Прежде чем обратиться в суд, она некоторое время размышляла над тем, не стоит ли прекратить споры, чтобы вернуть Тура. Она могла просто подойти к нему и сказать, что «согласна со всем», как она писала Генриетте. Но это «вступило бы в диссонанс с моим понятием правды, и, я боюсь, он разоблачил бы меня. Я плохая актриса и не думаю, что ложью можно чего-то добиться»{76}. Пытаясь пойти дальше, она попросила Тура пригласить Ивонн в Свиппопп, чтобы познакомиться с ней. Хейердал согласился. В один из ноябрьских выходных он собрал в домике небольшую компанию: директора отеля «Невра Хойфьелльс» Пера Хаслева, художника Бьорна Стенерсена, с которым он подружился во время пребывания в «Малой Норвегии», и Ивонн{77}. Хейердал откровенно гордился своей новой подругой, и Лив не могла не заметить того внимания, что и та, в свою очередь, уделяла ему.
— Ты нашел настоящего ангела, — сказала она{78} и поняла, что битва за Тура проиграна.
В последующие дни Лив редко видела мужа. Он был занят лекциями в Швеции и Англии, а когда заезжал в Норвегию, то жил в Осло вместе с Ивонн. Лив нужно было многое уладить в связи с предстоящим разводом, в немалой степени ее беспокоила экономическая сторона дела. Но, так как Тур постоянно был в разъездах, «что-то организовать» оказалось невозможно. Ей приходилось связываться с ним по телефону или в письмах, и в конце концов она почувствовала себя «как выжатый лимон»{79}.
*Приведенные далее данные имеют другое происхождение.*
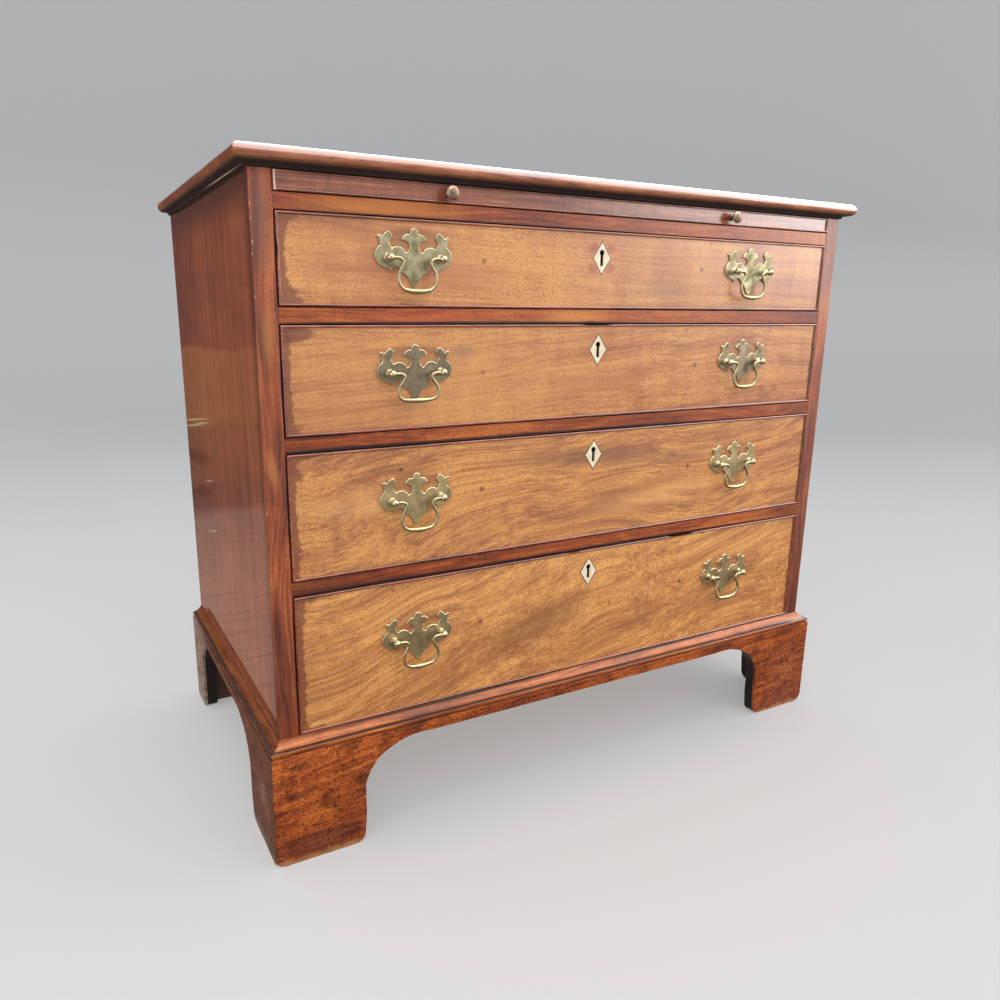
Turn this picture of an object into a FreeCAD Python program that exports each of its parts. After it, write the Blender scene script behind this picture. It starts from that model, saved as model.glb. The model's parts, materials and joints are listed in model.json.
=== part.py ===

18 декабря, за три дня до встречи в суде, Тур приехал в Лиллехаммер. Он взял с собой Ивонн{80}. В Свиппоппе Лив с детьми пекли «пряничных человечков». Ивонн надела фартук и присоединилась к ним{81}. «В этой неразберихе […] тесто стало твердым, как гранит, и из него уже не получились ни дяди, ни тети». Им пришлось рубить тесто топором и пилить пилой, пока оно не превратилось в куски, которые смогла прожевать только собака мальчиков — Фанки.
«Да, такого Рождества не пожелаешь никому, но все проходит», — вздыхала Лив в письмах Генриетте{82}.
В тот же день, когда был назначен суд, Лив и Тур зашли к адвокату Лив. Он составил проект соглашения, где, как он сказал, он учел потребности Лив и сыновей в материальной поддержке после развода. Как Лив рассказала Генриетте, Тур «побелел от злости» и сказал, что больше никогда не будет иметь дело с адвокатами{83}.
Тем не менее стороны пришли к соглашению. Важнейшие его пункты гласили, что Лив и дети будут ежемесячно получать 700 крон не облагаемого налогами пособия, по 250 крон на каждого мальчика и 200 крон самой Лив{84}. Если Тур Хейердал заработает в год более 15 тысяч крон после того, как пособие выплачено, дети должны получать 10 процентов дополнительных доходов. Пособие должно выплачиваться до тех пор, пока сыновья не будут в состоянии обеспечивать себя сами. Хейердал также брал на себя обязательство помочь мальчикам получить образование, «которое они захотят и к которому у них есть способности». В последнем пункте оговаривалось, что доля Лив в пособии аннулируется, если она снова вступит в брак{85}.